> Data items
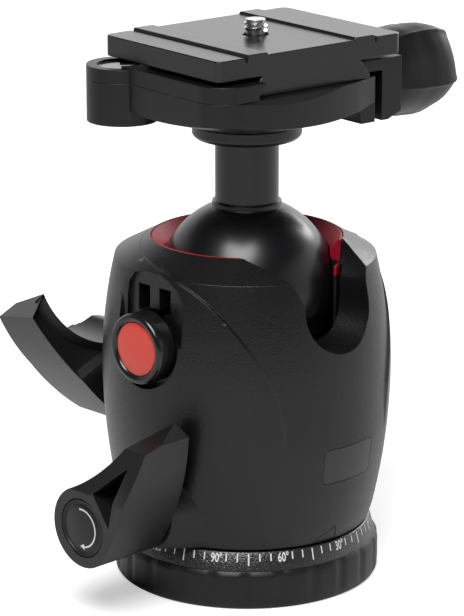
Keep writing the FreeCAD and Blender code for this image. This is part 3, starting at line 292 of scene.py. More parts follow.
# %% [markdown]
# The finishes. Each is named for what it is on the real head, and each gets the grain that the real one
# shows from close by: orange peel on the baked coat, a faint haze on anodised alloy, eroded mould grain on
# plastic. The grain is a bump, because it is far finer than any mesh. A Bevel node rounds the edges that
# the mesh leaves sharp, and a slow cloud keeps large faces from looking printed.

# %% How a finish is made
GRAIN_DETAIL = 2.0
GRAIN_ROUGH = 0.6
CLOUD_SIZE = 12 * MM
CLOUD_DETAIL = 3.0
CLOUD_ROUGH = 0.5
CLOUD_DEPTH = 0.08
CLOUD_DARK_AT = 0.3
CLOUD_PALE_AT = 0.7
EDGE_SAMPLES = 4
BLACK_TINT = (1.0, 1.0, 1.01)


def finish(name, colour, rough, grain, depth, spread=0.12, edge=0.3, **sockets):
    """A surface with a grain; grain, depth and edge are in mm, and spread is how far the gloss wanders."""
    made = Finish(name)
    peaks = made.noise(grain * MM, GRAIN_DETAIL, GRAIN_ROUGH)
    cloud = made.noise(CLOUD_SIZE, CLOUD_DETAIL, CLOUD_ROUGH)
    stops = [(CLOUD_DARK_AT, [part * (1 - CLOUD_DEPTH) for part in colour]),
             (CLOUD_PALE_AT, [part * (1 + CLOUD_DEPTH) for part in colour])]
    shade = made.node("ShaderNodeValToRGB", {"stops": stops}, {"Fac": cloud})
    round_edge = made.node("ShaderNodeBevel", {"samples": EDGE_SAMPLES}, {"Radius": edge * MM})
    relief = made.node("ShaderNodeBump", None, {"Height": peaks, "Distance": depth * MM, "Strength": 1.0,
                                                "Normal": round_edge})
    inputs = {"Base Color": shade, "Roughness": (peaks - 0.5) * spread + rough, "Normal": relief, **sockets}
    return made.surface(made.node("ShaderNodeBsdfPrincipled", None, inputs, "BSDF"))


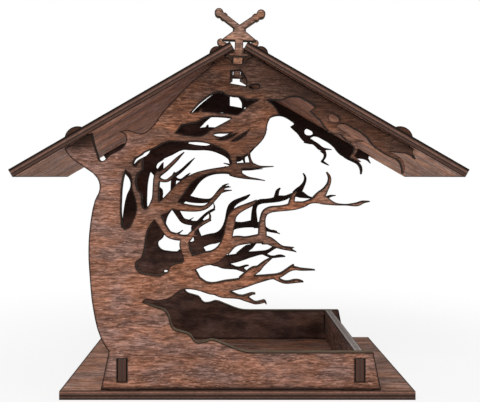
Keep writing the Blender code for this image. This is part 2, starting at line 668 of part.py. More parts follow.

> What this task involves
Write the listing out again, exactly as shown above.

> Result for this task
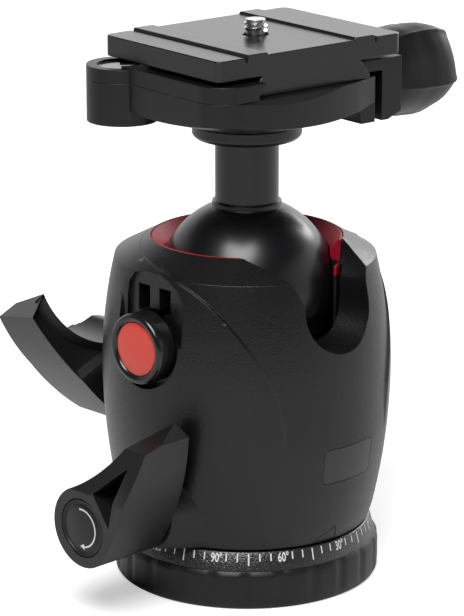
Keep writing the FreeCAD and Blender code for this image. This is part 3, starting at line 292 of scene.py. More parts follow.
# %% [markdown]
# The finishes. Each is named for what it is on the real head, and each gets the grain that the real one
# shows from close by: orange peel on the baked coat, a faint haze on anodised alloy, eroded mould grain on
# plastic. The grain is a bump, because it is far finer than any mesh. A Bevel node rounds the edges that
# the mesh leaves sharp, and a slow cloud keeps large faces from looking printed.

# %% How a finish is made
GRAIN_DETAIL = 2.0
GRAIN_ROUGH = 0.6
CLOUD_SIZE = 12 * MM
CLOUD_DETAIL = 3.0
CLOUD_ROUGH = 0.5
CLOUD_DEPTH = 0.08
CLOUD_DARK_AT = 0.3
CLOUD_PALE_AT = 0.7
EDGE_SAMPLES = 4
BLACK_TINT = (1.0, 1.0, 1.01)


def finish(name, colour, rough, grain, depth, spread=0.12, edge=0.3, **sockets):
    """A surface with a grain; grain, depth and edge are in mm, and spread is how far the gloss wanders."""
    made = Finish(name)
    peaks = made.noise(grain * MM, GRAIN_DETAIL, GRAIN_ROUGH)
    cloud = made.noise(CLOUD_SIZE, CLOUD_DETAIL, CLOUD_ROUGH)
    stops = [(CLOUD_DARK_AT, [part * (1 - CLOUD_DEPTH) for part in colour]),
             (CLOUD_PALE_AT, [part * (1 + CLOUD_DEPTH) for part in colour])]
    shade = made.node("ShaderNodeValToRGB", {"stops": stops}, {"Fac": cloud})
    round_edge = made.node("ShaderNodeBevel", {"samples": EDGE_SAMPLES}, {"Radius": edge * MM})
    relief = made.node("ShaderNodeBump", None, {"Height": peaks, "Distance": depth * MM, "Strength": 1.0,
                                                "Normal": round_edge})
    inputs = {"Base Color": shade, "Roughness": (peaks - 0.5) * spread + rough, "Normal": relief, **sockets}
    return made.surface(made.node("ShaderNodeBsdfPrincipled", None, inputs, "BSDF"))


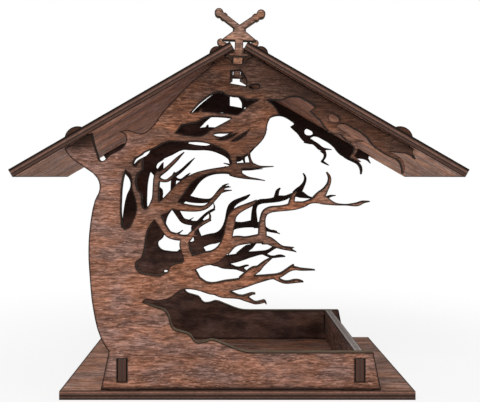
Keep writing the Blender code for this image. This is part 2, starting at line 668 of part.py. More parts follow.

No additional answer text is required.